Does a New Spouse's Income Count in Child Support Modifications?

If there's a case to be made that a new spouse's income should impact child support, you'd think Idaho would be a prime example. That's because Idaho is one of only nine community property states. In these states, the law presumes that each spouse has a one-half interest in income or assets that either spouse acquires during the marriage.

In theory, that should mean that a parent's interest in a new spouse's income could bump up the parent's income level—which would then increase the amount of child support calculated under the guidelines. If that were true, it could qualify as a significant change in circumstances to warrant a modification.

But the Idaho legislature nixed that idea.
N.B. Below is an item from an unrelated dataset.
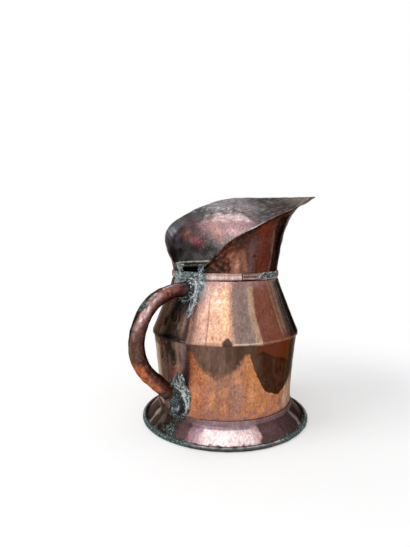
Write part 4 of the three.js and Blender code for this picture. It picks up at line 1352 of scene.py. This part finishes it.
def strip_finish():
    """Tinned strip gone pale green-grey, brown in its dents."""
    f = Finish("Pale_strip")
    broad = f.noise(6, 4, 0.6, 41)
    grain = f.noise(1.4, 3, 0.6, 43)
    tone = f.mix(f.step(broad, 0.4, 0.7), f.stored("tone", "Color"), colour("8e937f"))
    tone = f.over(tone, f.step(grain, 0.55, 0.7), 0.7, "e6ead6")
    return f.finish(Base_Color=tone, Metallic=0.45, Roughness=f.scale(grain, 0.35, 0.6),
                    Normal=f.bumps((grain, 0.25)))


def wire_finish():
    """Rusted iron."""
    f = Finish("Rusted_wire")
    rust = f.noise(1.8, 4, 0.7, 51)
    tone = f.mix(f.step(rust, 0.4, 0.65), f.stored("tone", "Color"), colour("6b4026"))
    return f.finish(Base_Color=tone, Metallic=f.scale(rust, 0.7, 0.2), Roughness=f.scale(rust, 0.6, 0.9),
                    Normal=f.bumps((rust, 0.3)))


# Camera, floor and light. Lengths here are in metres, apart from the camera's own.

CAMERA_TURN = 38
CAMERA_DISTANCE = 533.7
CAMERA_HEIGHT = 224.8
CAMERA_YAW = np.radians(-2.73)
CAMERA_PITCH = np.radians(4.54)
LENS = 27.58
SENSOR = 36.0
AIM_HEIGHT = 0.13
WORLD_FILL = 0.66
FLOOR_REACH = 6.0
FLOOR_ALBEDO = (0.72, 0.72, 0.72)
FLOOR_GLOW = 0.3
FLOOR_FADE = (0.2, 0.5) # from the middle, where the floor passes into plain white
CARD_DISTANCE = 0.9
FACE = [(0, 1, 2, 3)]


def aimed(name, data, place, direction):
    """A camera or lamp that stands at a place and looks in a direction."""
    thing = bpy.data.objects.new(name, data)
    thing.location = place
    thing.rotation_mode = "QUATERNION"
    thing.rotation_quaternion = Vector(direction).to_track_quat("-Z", "Y")
    bpy.context.scene.collection.objects.link(thing)
    return thing


def camera():
    """The photograph's viewpoint, fitted to the circles of foot, crease and neck."""
    away, right = outward(CAMERA_TURN), outward(CAMERA_TURN - 90)
    level = away * np.cos(CAMERA_YAW) + right * np.sin(CAMERA_YAW)
    forward = level * np.cos(CAMERA_PITCH) - UP * np.sin(CAMERA_PITCH)
    place = (np.array([AXIS, 0, 0]) - away * CAMERA_DISTANCE + UP * CAMERA_HEIGHT) * MM
    data = bpy.data.cameras.new("Camera")
    data.sensor_width, data.lens = SENSOR, LENS
    data.clip_start, data.clip_end = 0.02, 50
    bpy.context.scene.camera = aimed("Camera", data, place, forward)


def seen_directly(tree):
    """1 for rays from the camera, or by way of metal or glass, and 0 for diffuse light."""
    path = tree.nodes.new("ShaderNodeLightPath")
    total = path.outputs["Is Camera Ray"]
    for name in ("Is Glossy Ray", "Is Transmission Ray"):
        most = tree.nodes.new("ShaderNodeMath")
        most.operation = "MAXIMUM"
        tree.links.new(total, most.inputs[0])
        tree.links.new(path.outputs[name], most.inputs[1])
        total = most.outputs[0]
    return total


def world():
    """White to the camera and in reflections, and a plain fill light for the rest."""
    sky = bpy.data.worlds.new("Studio")
    bpy.context.scene.world = sky
    sky.use_nodes = True
    tree = sky.node_tree
    background = tree.nodes["Background"]
    background.inputs["Color"].default_value = (1, 1, 1, 1)
    strength = tree.nodes.new("ShaderNodeMapRange")
    tree.links.new(seen_directly(tree), strength.inputs["Value"])
    strength.inputs["To Min"].default_value = WORLD_FILL
    strength.inputs["To Max"].default_value = 1.0
    tree.links.new(strength.outputs[0], background.inputs["Strength"])


def floor():
    """A pale floor: diffuse near the pitcher, so that it keeps the shadow, with a little glow of its own
    when seen; further out it passes into the plain white of the background."""
    far = FLOOR_REACH
    ground = mesh_object("Floor", [(-far, -far, 0), (far, -far, 0), (far, far, 0), (-far, far, 0)], FACE)
    f = Finish("Floor")
    f.tree.nodes.remove(f.shader)
    seen = seen_directly(f.tree)
    diffuse = f.add("ShaderNodeBsdfDiffuse", {"Color": FLOOR_ALBEDO})
    glow = f.add("ShaderNodeEmission", {"Strength": f.math("MULTIPLY", seen, FLOOR_GLOW)})
    near = f.add("ShaderNodeAddShader", {0: diffuse.outputs[0], 1: glow.outputs[0]})
    distance = f.add("ShaderNodeVectorMath", {0: f.place}, operation="LENGTH").outputs["Value"]
    share = f.math("MULTIPLY", f.step(distance, *FLOOR_FADE), seen)
    white = f.add("ShaderNodeEmission")
    both = f.add("ShaderNodeMixShader", {0: share, 1: near.outputs[0], 2: white.outputs[0]})
    f.feed(f.end, {"Surface": both.outputs[0]})
    ground.data.materials.append(f.material)


def dark_card(name, azimuth, height, width):
    """A dark card that stands upright beside the pitcher, seen only in the metal."""
    middle = np.array([AXIS * MM, 0, 0]) + CARD_DISTANCE * outward(azimuth)
    side = width / 2 * outward(azimuth + 90)
    low, high = [middle - side, middle + side], [middle + side + height * UP, middle - side + height * UP]
    card = mesh_object(name, low + high, FACE)
    black = Finish(name).finish(Base_Color=(0.03, 0.028, 0.026), Roughness=0.9, Specular_IOR_Level=0.0)
    card.data.materials.append(black)
    card.visible_camera = card.visible_diffuse = card.visible_shadow = card.visible_transmission = False


def softbox(name, azimuth, elevation, distance, width, height, power):
    """A rectangular lamp aimed at the middle of the pitcher. Azimuth is where it stands, in degrees."""
    target = np.array([AXIS * MM, 0, AIM_HEIGHT])
    e = np.radians(elevation)
    place = target + distance * (outward(azimuth) * np.cos(e) + UP * np.sin(e))
    data = bpy.data.lights.new(name, "AREA")
    data.shape, data.size, data.size_y, data.energy = "RECTANGLE", width, height, power
    return aimed(name, data, place, target - place)


bpy.context.scene.view_settings.view_transform = "Standard"
camera()
world()
floor()
softbox("Key", azimuth=204, elevation=46, distance=2.0, width=1.5, height=1.5, power=7.5)
side_lamp = softbox("Side", azimuth=150, elevation=50, distance=2.0, width=0.9, height=0.9, power=14)
side_lamp.visible_glossy = False
dark_card("Card_right", azimuth=-11, height=0.32, width=0.62)
dark_card("Card_left", azimuth=121, height=0.8, width=0.5)

SOLDER = solder_finish("Solder")
BODY_COPPER = old_copper("Body_copper", 0.26, streaks=0.07)
SHOULDER_COPPER = old_copper("Shoulder_copper", 0.25, shift=60)
HOOD_COPPER = old_copper("Hood_copper", 0.3, shift=110, bright=0.12)
stand_for(lower_body(), "lower_body", BODY_COPPER)
stand_for(shoulder_cone(), "shoulder_cone", SHOULDER_COPPER)
stand_for(foot_skirt(), "foot_skirt", old_copper("Foot_copper", 0.34, False, 80))
stand_for(foot_wire(), "foot_wire", wire_finish())
stand_for(base_plate(), "base_plate", old_copper("Plate_copper", 0.45, False, 90))
stand_for(neck_band(), "neck_band", old_copper("Band_copper", 0.34, False, 100))
stand_for(spout_hood(), "spout_hood", HOOD_COPPER)
stand_for(inner_bead(), "inner_bead", strip_finish())
stand_for(handle_tube(), "handle_tube", old_copper("Handle_copper", 0.32, shift=120))
stand_for(upper_solder(), "upper_handle_solder", SOLDER)
stand_for(lower_solder(), "lower_handle_solder", SOLDER)
stand_for(neck_patch(), "neck_solder_patch", SOLDER)
stand_for(end_solder("Hood_end_solder_left", 1, 151), "hood_end_solder_left", SOLDER)
stand_for(end_solder("Hood_end_solder_right", -1, 161), "hood_end_solder_right", SOLDER)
The state's law and guidelines make it clear that for purposes of child support, a parent's income does not ordinarily include that parent's community property interest in the financial resources of a spouse who isn't the child's parent. (Idaho Code § 32-706(1)(b); Idaho Rules Fam. Law. Proc., rule 120(e)(1)(D) (2024).)

The law does provide an exception to this rule when there are "compelling reasons" to consider a new spouse's income, but it doesn't spell out what those reasons might be. In one Idaho case, the appeals court rejected a father's argument that the disparity between his income (under $34,000 a year) and the resources in the mother's new household qualified as a compelling reason to include her community interest in her husband's $400,000 annual income. (Harris v. Carter, 189 P.3d 484 (Idaho Ct. App. 2008).)

Similarly, Idaho's guidelines rule out considering the fact that a parent is receiving money from someone else or sharing expenses—again, unless there's a compelling reason to take that benefit into account. (Idaho Rules Fam. Law. Proc., rule 120(e)(1)(E) (2024).)

Can Children From the New Marriage Affect Child Support?

The child support guidelines in many states allow consideration of a parent's support for other children, including additional kids from a new marriage. Under Idaho's guidelines for calculating initial child support orders, parents may deduct from gross income any support they're providing for other children. But when a parent is requesting a modification of an existing support order, judges in Idaho may not consider that parent's children who were born or adopted after the initial order was issued. (Idaho Code § 32-706(5); Idaho Rules Fam. Law. Proc., rule 120(f)(5) (2024).)

When one parent has requested a modification, the guidelines don't say whether judges may consider the other parent's new children.

Getting Help With Changing Child Support After Remarriage

You may request a review of your existing child support from Idaho's Child Support Services, if you meet the agency's requirements. And you can find the full text of the state's current child support guidelines (rule 120) on the website for the Idaho Rules of Family Law Procedure.

But if you're hoping to get a modification based on remarriage, whether yours or your spouse's, you should speak with a lawyer. An experienced Idaho family law attorney should be able to evaluate your case and explain how the law applies to your circumstances, including whether you might qualify for an exception to Idaho's restrictions on considering a new spouse's income.